======== RAW DATA ========
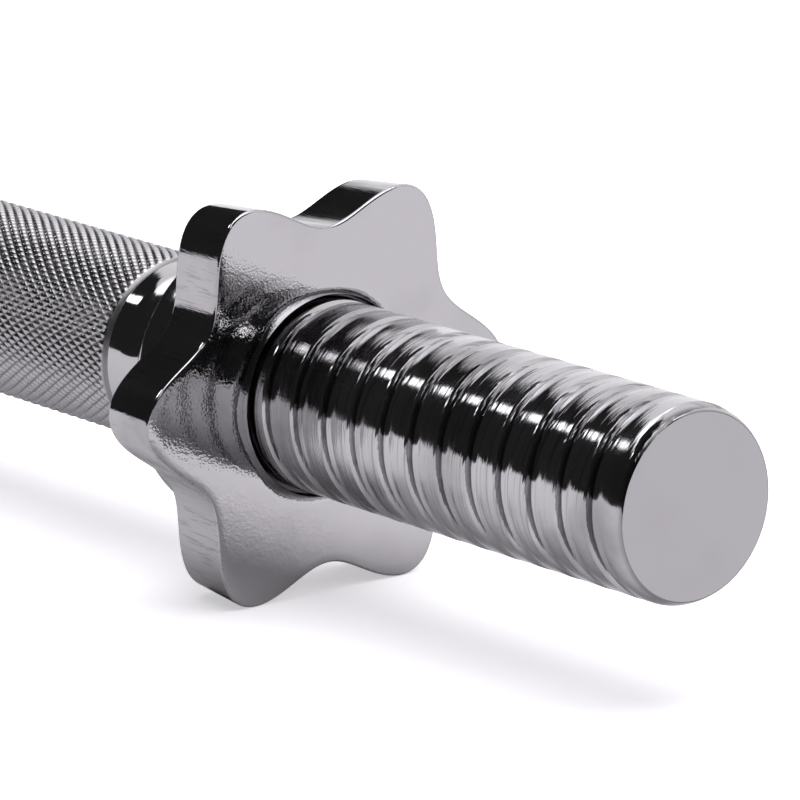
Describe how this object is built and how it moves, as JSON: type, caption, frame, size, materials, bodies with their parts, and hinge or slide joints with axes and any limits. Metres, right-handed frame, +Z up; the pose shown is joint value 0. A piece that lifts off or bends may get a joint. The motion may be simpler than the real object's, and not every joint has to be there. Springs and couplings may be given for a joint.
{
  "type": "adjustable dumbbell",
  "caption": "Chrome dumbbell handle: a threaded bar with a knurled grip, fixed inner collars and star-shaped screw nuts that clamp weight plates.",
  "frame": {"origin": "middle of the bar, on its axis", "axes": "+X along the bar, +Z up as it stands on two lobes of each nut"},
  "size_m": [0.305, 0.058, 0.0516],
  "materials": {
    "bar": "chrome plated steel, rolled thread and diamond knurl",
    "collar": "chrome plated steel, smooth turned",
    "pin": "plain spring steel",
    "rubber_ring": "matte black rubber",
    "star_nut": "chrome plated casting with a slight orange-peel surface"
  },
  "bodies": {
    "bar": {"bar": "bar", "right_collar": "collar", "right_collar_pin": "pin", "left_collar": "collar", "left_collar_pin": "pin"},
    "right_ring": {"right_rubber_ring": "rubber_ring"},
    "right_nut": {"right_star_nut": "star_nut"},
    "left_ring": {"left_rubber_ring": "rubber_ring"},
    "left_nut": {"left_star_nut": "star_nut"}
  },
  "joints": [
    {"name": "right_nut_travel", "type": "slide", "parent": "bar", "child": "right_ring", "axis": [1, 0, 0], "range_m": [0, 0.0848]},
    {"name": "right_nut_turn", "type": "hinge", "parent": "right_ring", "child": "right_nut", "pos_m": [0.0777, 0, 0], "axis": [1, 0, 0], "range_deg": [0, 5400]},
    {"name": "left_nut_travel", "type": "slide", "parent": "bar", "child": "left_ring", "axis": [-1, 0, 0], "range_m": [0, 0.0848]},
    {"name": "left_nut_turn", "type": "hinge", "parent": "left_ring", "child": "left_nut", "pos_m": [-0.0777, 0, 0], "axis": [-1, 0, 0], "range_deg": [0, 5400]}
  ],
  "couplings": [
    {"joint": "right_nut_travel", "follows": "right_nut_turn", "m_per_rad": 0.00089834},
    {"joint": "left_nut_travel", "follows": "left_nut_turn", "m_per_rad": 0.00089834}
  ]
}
========
Set every line of the listing down word for word.

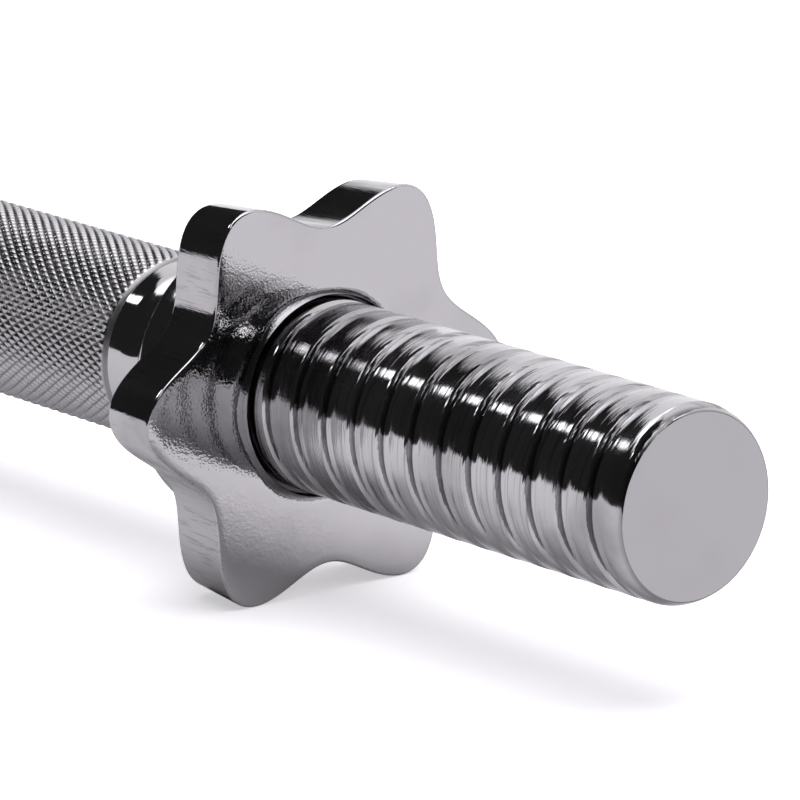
Describe how this object is built and how it moves, as JSON: type, caption, frame, size, materials, bodies with their parts, and hinge or slide joints with axes and any limits. Metres, right-handed frame, +Z up; the pose shown is joint value 0. A piece that lifts off or bends may get a joint. The motion may be simpler than the real object's, and not every joint has to be there. Springs and couplings may be given for a joint.
{
  "type": "adjustable dumbbell",
  "caption": "Chrome dumbbell handle: a threaded bar with a knurled grip, fixed inner collars and star-shaped screw nuts that clamp weight plates.",
  "frame": {"origin": "middle of the bar, on its axis", "axes": "+X along the bar, +Z up as it stands on two lobes of each nut"},
  "size_m": [0.305, 0.058, 0.0516],
  "materials": {
    "bar": "chrome plated steel, rolled thread and diamond knurl",
    "collar": "chrome plated steel, smooth turned",
    "pin": "plain spring steel",
    "rubber_ring": "matte black rubber",
    "star_nut": "chrome plated casting with a slight orange-peel surface"
  },
  "bodies": {
    "bar": {"bar": "bar", "right_collar": "collar", "right_collar_pin": "pin", "left_collar": "collar", "left_collar_pin": "pin"},
    "right_ring": {"right_rubber_ring": "rubber_ring"},
    "right_nut": {"right_star_nut": "star_nut"},
    "left_ring": {"left_rubber_ring": "rubber_ring"},
    "left_nut": {"left_star_nut": "star_nut"}
  },
  "joints": [
    {"name": "right_nut_travel", "type": "slide", "parent": "bar", "child": "right_ring", "axis": [1, 0, 0], "range_m": [0, 0.0848]},
    {"name": "right_nut_turn", "type": "hinge", "parent": "right_ring", "child": "right_nut", "pos_m": [0.0777, 0, 0], "axis": [1, 0, 0], "range_deg": [0, 5400]},
    {"name": "left_nut_travel", "type": "slide", "parent": "bar", "child": "left_ring", "axis": [-1, 0, 0], "range_m": [0, 0.0848]},
    {"name": "left_nut_turn", "type": "hinge", "parent": "left_ring", "child": "left_nut", "pos_m": [-0.0777, 0, 0], "axis": [-1, 0, 0], "range_deg": [0, 5400]}
  ],
  "couplings": [
    {"joint": "right_nut_travel", "follows": "right_nut_turn", "m_per_rad": 0.00089834},
    {"joint": "left_nut_travel", "follows": "left_nut_turn", "m_per_rad": 0.00089834}
  ]
}